Il peut y avoir un événement majeur de dernière minute qui renverse les tendances lourdes déjà énoncées. Mais les continuités observées entre les européennes et ce premier tour de législatives de dissolution à fort enjeu national montre qu’elles sont ancrées.

En 1978, la stratégie volontaire de la division du PCF signifiait pour le pays que l’attelage de l’Union de la gauche ne fonctionnait pas en cas de cohabitation avec le Président Giscard d’Estaing. Il faudra attendre que François Mitterrand réduise le PCF pour qu’il l’emporte en 1981. Nous ne sommes pas dans ce cas de figure.

Nous sommes en train d’assister à une recomposition du paysage politique imposée par le pays. Au travers des priorités que sont le pouvoir d’achat, l’immigration, la sécurité, les services publics, l’École, se joue un enjeu existentiel : celui de la capacité du politique à reprendre la main sur notre destin au travers de la souveraineté nationale et populaire. Le RN a pu et su le capter et en détenir le monopole peu à peu, par abandon des gaullistes historiques et de la Gauche républicaine de leurs fondamentaux.

La dissolution n’a pas seulement accéléré le calendrier, elle l’a inversé. Le pays est maintenant face à deux scenarii possibles. Soit une majorité absolue ou très forte pour le RN et alors une cohabitation de tension avec le Président Macron, soit un risque de chambre introuvable, une majorité ne pouvant se dégager pour trouver un Premier ministre stable.

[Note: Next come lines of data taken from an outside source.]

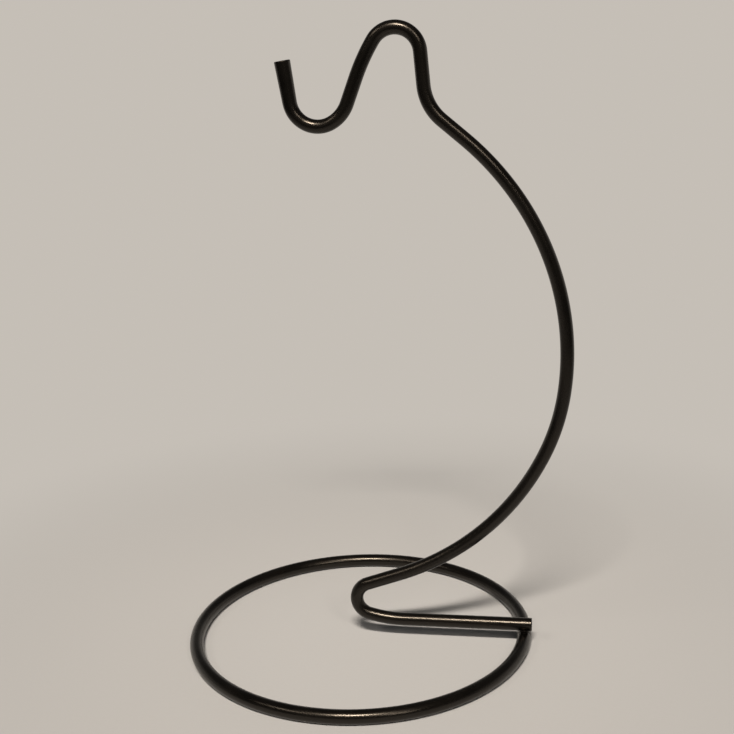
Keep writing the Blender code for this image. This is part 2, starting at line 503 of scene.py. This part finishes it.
# Layout of shader nodes: where the first one stands, how far apart they are, and how many to a row
FIRST_NODE = (-900, 300)
NODE_SPACING = (220, 260)
NODES_IN_ROW = 4


class Nodes:
    """Adds shader nodes to one material or world, laid out in rows."""

    def __init__(self, tree):
        self.tree = tree
        self.count = 0

    def add(self, kind, values=None, **settings):
        """A new node with values on its sockets and settings of its own."""
        node = self.tree.nodes.new(kind)
        row, column = divmod(self.count, NODES_IN_ROW)
        node.location.x = FIRST_NODE[0] + NODE_SPACING[0] * column
        node.location.y = FIRST_NODE[1] - NODE_SPACING[1] * row
        self.count += 1
        for key, value in settings.items():
            setattr(node, key, value)
        for key, value in (values or {}).items():
            node.inputs[key].default_value = value
        return node

    def link(self, source, target):
        self.tree.links.new(source, target)

    def noise(self, place, size, detail, roughness=0.5):
        """A cloudy pattern about 0.5, whose largest blots have the given size."""
        values = {"Scale": 1 / size, "Detail": detail, "Roughness": roughness}
        node = self.add("ShaderNodeTexNoise", values)
        self.link(place, node.inputs["Vector"])
        return node.outputs["Fac"]

    def spread(self, value, span, onto=(0.0, 1.0), interpolation="LINEAR"):
        """Maps a value's usual range onto another, held at both ends."""
        values = {"From Min": span[0], "From Max": span[1], "To Min": onto[0], "To Max": onto[1]}
        node = self.add("ShaderNodeMapRange", values, interpolation_type=interpolation)
        self.link(value, node.inputs["Value"])
        return node.outputs["Result"]

    def blend(self, share, first, second):
        """Goes from one colour to another as the share rises from 0 to 1."""
        node = self.add("ShaderNodeMix", data_type="RGBA")
        self.link(share, node.inputs["Factor"])
        node.inputs["A"].default_value = (*first, 1.0)
        node.inputs["B"].default_value = (*second, 1.0)
        return node.outputs["Result"]

    def maths(self, operation, *values):
        """Works a sum out from sockets and plain numbers."""
        node = self.add("ShaderNodeMath", operation=operation)
        for socket, value in zip(node.inputs, values):
            if isinstance(value, bpy.types.NodeSocket):
                self.link(value, socket)
            else:
                socket.default_value = value
        return node.outputs["Value"]

    def bump(self, height, depth, under=None):
        """Raises the surface by a height from 0 to 1 times the depth, over another bump if given."""
        node = self.add("ShaderNodeBump", {"Strength": 1.0, "Distance": depth})
        self.link(height, node.inputs["Height"])
        if under is not None:
            self.link(under, node.inputs["Normal"])
        return node.outputs["Normal"]


# Ranges that most of the clouds, of the grain and of the coating's tone lie in
CLOUD_SPAN = (0.3, 0.7)
GRAIN_SPAN = (0.25, 0.75)
TONE_SPAN = (0.1, 0.8)

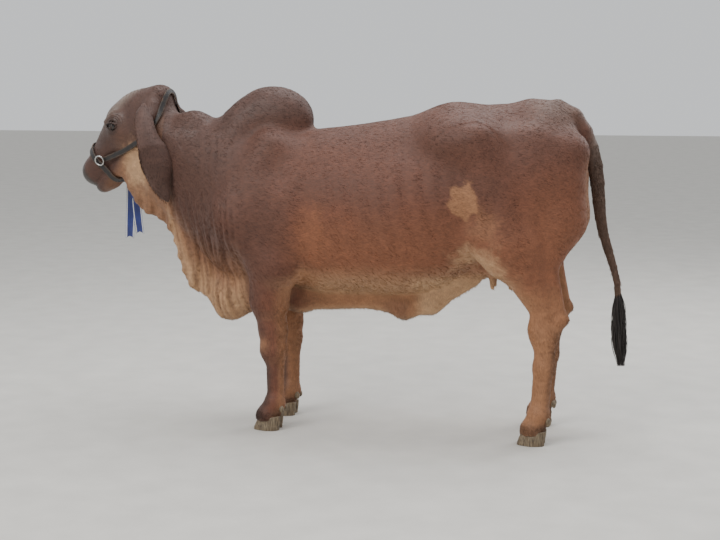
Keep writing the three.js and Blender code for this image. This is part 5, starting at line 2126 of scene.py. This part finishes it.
    def outer_hair(self, points: Array) -> bpy.types.Object:
        """Makes short hair lying down the back of the ear.

        Args:
            points: the ear's points, ring by ring.

        Returns:
            The piece.
        """
        dice = np.random.default_rng(81 + self.side.value)
        ring = 2 * (self.arcs + 1)
        grid = points.reshape(self.steps + 1, ring, 3)
        count = 1800
        i, j = dice.integers(1, self.steps - 2, count), dice.integers(0, ring - 1, count)
        u, v = dice.random((2, count, 1))
        near = grid[i, j] * (1 - u) + grid[i + 1, j] * u
        far = grid[i, j + 1] * (1 - u) + grid[i + 1, j + 1] * u
        p = near * (1 - v) + far * v
        down = unit(grid[i + 1, j] - grid[i, j])
        out = unit(np.cross(grid[i, j + 1] - grid[i, j], down))
        keep = j != self.arcs
        sign = -1.0 if self.flipped(grid) else 1.0
        p, down, out, j, i = p[keep], down[keep], sign * out[keep], j[keep], i[keep]
        share = (j > self.arcs)[:, None] * 0.6
        colour = (Tone.UMBER.linear * (1 - share) + Tone.TAN.linear * share) * dice.uniform(0.75, 1.2, (len(p), 1))
        uv = np.column_stack([0.05 + 0.9 * i / self.steps, 0.05 + 0.9 * j / ring])
        return spikes(f"ear_{self.side.word}_coat", p, out, down, dice.uniform(7, 12, len(p)), np.full(len(p), 1.8),
                      np.full(len(p), 0.7), 0.0, colour, uv, TuftFinish(f"ear_tufts_{self.side.word}").make())

    def flipped(self, grid: Array) -> bool:
        """Tells whether the grid's own outward direction points into the ear."""
        mid = self.steps // 2
        a, b = grid[mid, self.arcs // 2], grid[mid, self.arcs // 2 + 1]
        normal = np.cross(b - a, grid[mid + 1, self.arcs // 2] - a)
        return float(normal @ (a - grid[mid, -1 - self.arcs // 2])) < 0


def fix_outward(made: bpy.types.Object) -> None:
    """Turns a closed mesh's faces outward."""
    work = bmesh.new()
    work.from_mesh(made.data)
    bmesh.ops.recalc_face_normals(work, faces=work.faces)
    work.to_mesh(made.data)
    work.free()


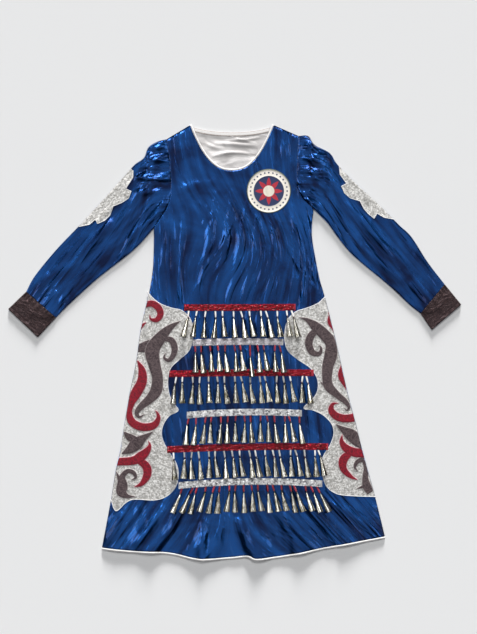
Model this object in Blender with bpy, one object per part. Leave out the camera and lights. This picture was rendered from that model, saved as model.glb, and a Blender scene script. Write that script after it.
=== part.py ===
"""A jingle dress laid flat on its back, front side up, sleeves spread.

The dress lies on the plane z = 0 with its neck towards +Y. Left and right are the wearer's, so the right
sleeve points to -X and the left one to +X. The origin is the middle of the dress, on the surface it lies on.
Tables are in millimetres, and everything built is in metres.
"""

import math
from collections import namedtuple

import bmesh
import bpy
import numpy as np
from mathutils.bvhtree import BVHTree

MM = 0.001

# Cloth and the gaps between its layers, in millimetres
BACK_WALL = 1.2
FRONT_WALL = 1.3
SLEEVE_WALL = 1.2
CUFF_WALL = 1.5
SEAM_GAP = 0.35
LAYER_GAP = 0.3
BACK_TOP = BACK_WALL
FRONT_LOW = BACK_TOP + LAYER_GAP + FRONT_WALL
FRONT_LOFT = 2.2
EDGE_ROUND = 16.0
SIDE_PANEL_LAYER = (LAYER_GAP, 1.4)
SCROLL_RIDE = (LAYER_GAP, 1.3)
TAPE_RIDE = (LAYER_GAP, 1.3)
BAND_RIDE = (LAYER_GAP, 1.3)
PATCH_LAYER = (LAYER_GAP, 1.6)
CUTTER_REACH = 60.0

# The body's two long edges: side seam from the hem up to the underarm, then the armhole up to the shoulder
Edge = namedtuple("Edge", "y x")
RIGHT_EDGE = [
    Edge(-610, -369), Edge(-554, -358), Edge(-421, -333), Edge(-346, -321), Edge(-294, -309),
    Edge(-213, -296), Edge(-142, -284), Edge(-54, -266), Edge(32, -254), Edge(108, -237),
    Edge(154, -227), Edge(208, -220), Edge(275, -218), Edge(308, -217), Edge(332, -202),
    Edge(367, -181), Edge(400, -172), Edge(451, -172), Edge(505, -177), Edge(547, -184), Edge(600, -194),
]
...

Alors le président Macron, privé de légitimité, devra par la force des choses quitter l’Élysée. Le pays sera appelé pour une nouvelle élection présidentielle. Elle est la clé de voûte de notre vie politique. Ce serait une réparation de la précédente qui n’a pu réactiver notre imaginaire dont les présidentiables sont les acteurs. Le pays était apeuré par la pandémie et la guerre en Ukraine et le président Macron en a usé et abusé. Le rite habituel de déploiement de notre dispute politique commune n’a pu se déployer, privant le président Macron d’établir un contrat avec le pays.

La souveraineté nationale est la condition de la souveraineté populaire au fondement de la démocratie et de la République.